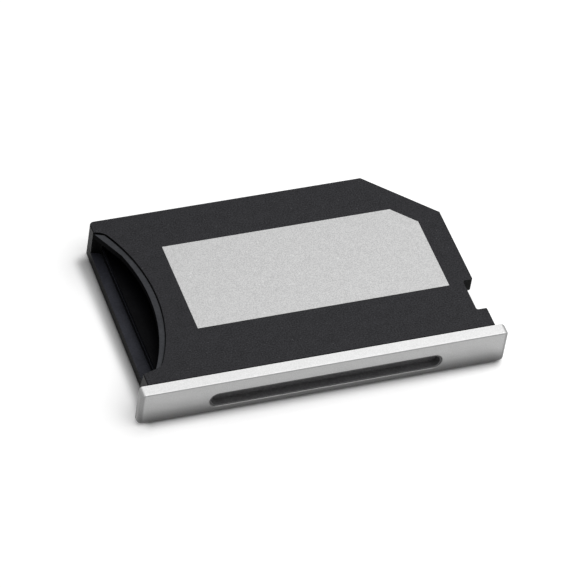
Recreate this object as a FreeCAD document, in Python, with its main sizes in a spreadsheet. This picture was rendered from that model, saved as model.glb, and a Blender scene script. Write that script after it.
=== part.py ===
import FreeCAD, Part
import math
import os
import Sketcher

# Passive adapter that carries a microSD card sideways in an SD-card slot.
# Millimetres. X runs along the face rail, Y away from it towards the SD contacts, Z up.
# The origin is under the middle of the whole adapter, on the surface it lies on.

doc = FreeCAD.newDocument("microsd_adapter")

# Driving sizes
driving = [
    ("case_width", 24.0, "SD-form case, side to side"),
    ("case_depth", 15.25, "case without the rail, front to back"),
    ("case_height", 2.9, "case and rail, top to bottom"),
    ("corner_cut", 4.3, "leg of the cut corner"),
    ("corner_round", 0.33, "upright corner edges"),
    ("edge_round", 0.08, "top edge of the lid"),
    ("side_flare", 0.25, "how far the left side leans out at the rail"),
    ("flange_width", 0.95, "width of the thin guide flange on the right"),
    ("flange_thickness", 1.07, "height of that flange"),
    ("notch_near", 1.63, "lock notch from the rail"),
    ("notch_length", 2.75, "lock notch along the side"),
    ("notch_depth", 0.76, "lock notch into the side"),
    ("notch_round", 0.15, "corners of the lock notch"),
    ("shadow_gap_width", 0.07, "groove between lid and rail"),
    ("shadow_gap_depth", 0.12, "groove between lid and rail"),
    ("lid_thickness", 0.36, "lid over the card"),
    ("near_wall", 0.8, "skirt wall at the rail"),
    ("far_wall", 1.03, "skirt wall at the contact end"),
    ("side_wall", 0.85, "skirt wall on the right"),
    ("tray_height", 0.9, "lower shell, also the finger rest's level"),
    ("tray_floor", 0.7, "floor of the lower shell"),
    ("rest_step_height", 0.35, "step behind the finger rest"),
    ("tray_round", 0.15, "bottom edge of the lower shell"),
    ("finger_rest", 0.69, "width of the finger rest"),
    ("board_thickness", 0.4, "circuit board"),
    ("board_gap", 0.06, "board to the shells"),
    ("card_width", 11.0, "microSD card"),
    ("card_length", 15.0, "microSD card"),
    ("card_inset", 0.5, "card's outer end from the left side"),
    ("card_offset", 2.5, "card's near edge from the rail"),
    ("card_play", 0.05, "card to its guides"),
    ("card_slot", 0.79, "height of the card's slot"),
    ("guide_roof", 0.2, "thickness of the guide's roof"),
    ("guide_wall", 0.8, "end wall of the guide"),
    ("guide_gap", 0.06, "guide to the shell's walls"),
    ("thumb_radius", 12.55, "thumb cut-out in the lid"),
    ("thumb_blend", 0.9, "blend at both ends of the cut-out"),
    ("rim_radius", 13.3, "open edge of the guide's rim in the cut-out"),
    ("rim_width", 0.415, "guide's rim along the cut-out"),
    ("rim_gap", 0.07, "rim to the lid's edge"),
    ("rim_drop", 0.12, "rim below the lid's top"),
    ("rim_end_gap", 0.13, "rim to the far pier"),
    ("rim_end_length", 2.2, "straight end of the rim's open edge"),
    ("wall_setback", 0.4, "guide's side walls behind the cut-out"),
    ("far_pier", 1.01, "far pier's length at the side"),
    ("far_lead", 1.23, "far pier's length where the arc starts"),
    ("near_pier", 1.04, "near pier's length at the side"),
    ("near_lead", 1.42, "near pier's length where the arc ends"),
    ("lead_width", 0.72, "piers from the left side to the arc"),
    ("ear_width", 0.7, "near pier's ear past the left side"),
    ("ear_slope_length", 0.4, "run of the ear's slope below the lid"),
    ("lip_width", 0.66, "carrier's lip over the step"),
    ("lip_thickness", 0.15, "carrier's lip"),
    ("lip_gap", 0.04, "lip and step to their neighbours"),
    ("bed_drop", 0.05, "card bed below the lip"),
    ("label_length", 18.07, "label, side to side"),
    ("label_width", 7.77, "label, front to back"),
    ("label_left", 4.14, "label from the left side"),
    ("label_near", 4.16, "label from the rail"),
    ("label_cut", 1.55, "leg of the label's cut corner"),
    ("label_thickness", 0.1, "label and its recess"),
    ("label_gap", 0.02, "label to its recess"),
    ("rail_length", 26.1, "face rail, side to side"),
    ("rail_depth", 0.9, "face rail, front to back"),
    ("rail_overhang", 0.67, "rail past the right side"),
    ("rail_top_round", 0.12, "rail's front top edge"),
    ("rail_bottom_round", 0.45, "rail's front bottom edge"),
    ("rail_end_round", 0.3, "rail's end edges"),
    ("slot_length", 16.54, "slot in the rail"),
    ("slot_height", 1.26, "slot in the rail"),
    ("slot_below_top", 1.0, "slot's upper edge from the top"),
    ("slot_shift", 0.13, "slot's middle from the rail's"),
    ("slot_round", 0.05, "slot's front edge"),
    ("insert_gap", 0.02, "insert to the slot"),
    ("insert_wall", 0.1, "insert's wall round the finger groove"),
    ("insert_recess", 0.06, "insert behind the rail's face"),
    ("groove_depth", 0.5, "finger groove"),
    ("sd_pitch", 2.5, "SD contacts one to seven"),
    ("sd_first", 5.6, "SD contact one from the right side"),
    ("sd_last_pitch", 1.5, "SD contact seven to eight"),
    ("pad_width", 1.5, "SD contact pad"),
    ("small_pad_width", 0.8, "SD contact pad eight"),
    ("pad_length", 3.2, "SD contact pad"),
    ("pad_thickness", 0.03, "SD contact pad"),
    ("pad_round", 0.2, "SD contact pad's corners"),
    ("pad_setback", 1.5, "pads from the contact end"),
    ("pad_nine_setback", 4.3, "pad nine from the contact end"),
    ("window_margin", 0.15, "window round a pad"),
    ("spring_pitch", 1.1, "card contacts"),
    ("spring_width", 0.4, "card contact"),
    ("spring_thickness", 0.1, "card contact"),
    ("spring_foot", 1.3, "foot on the board"),
    ("spring_rise_angle", 11.0, "rise to the crown, degrees"),
    ("spring_run", 3.3, "length of the rise"),
    ("spring_dip_angle", 20.0, "dip behind the crown, degrees"),
    ("spring_tip", 0.9, "length of the dip"),
    ("spring_bend", 0.35, "outer radius at the bends"),
    ("crown_setback", 1.9, "crown from the card's inner end"),
    ("spring_slot", 0.6, "slot in the carrier"),
    ("slot_overrun", 0.5, "slot past the spring's tip"),
    ("carrier_overrun", 1.4, "carrier past the card's inner end"),
]

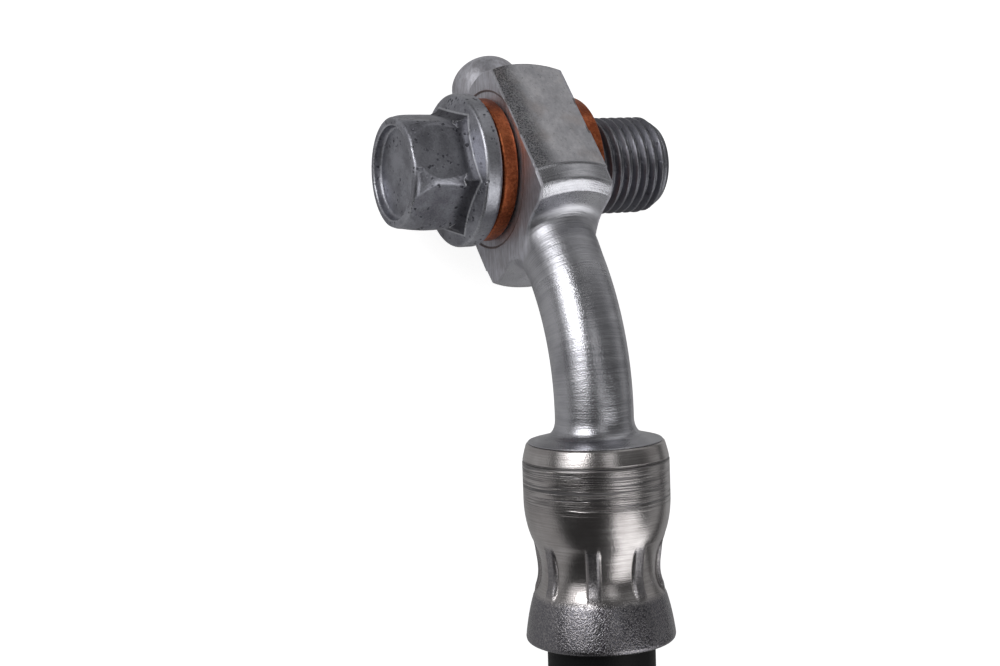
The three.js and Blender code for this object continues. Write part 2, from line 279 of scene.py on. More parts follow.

■ Directions for this task: Reproduce exactly the lines that run from the start of the records to the line with "# The origin", both included.

■ Output below:
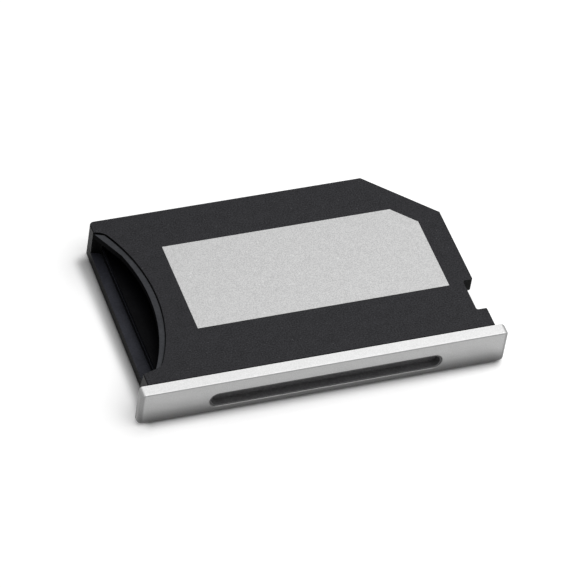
Recreate this object as a FreeCAD document, in Python, with its main sizes in a spreadsheet. This picture was rendered from that model, saved as model.glb, and a Blender scene script. Write that script after it.
=== part.py ===
import FreeCAD, Part
import math
import os
import Sketcher

# Passive adapter that carries a microSD card sideways in an SD-card slot.
# Millimetres. X runs along the face rail, Y away from it towards the SD contacts, Z up.
# The origin is under the middle of the whole adapter, on the surface it lies on.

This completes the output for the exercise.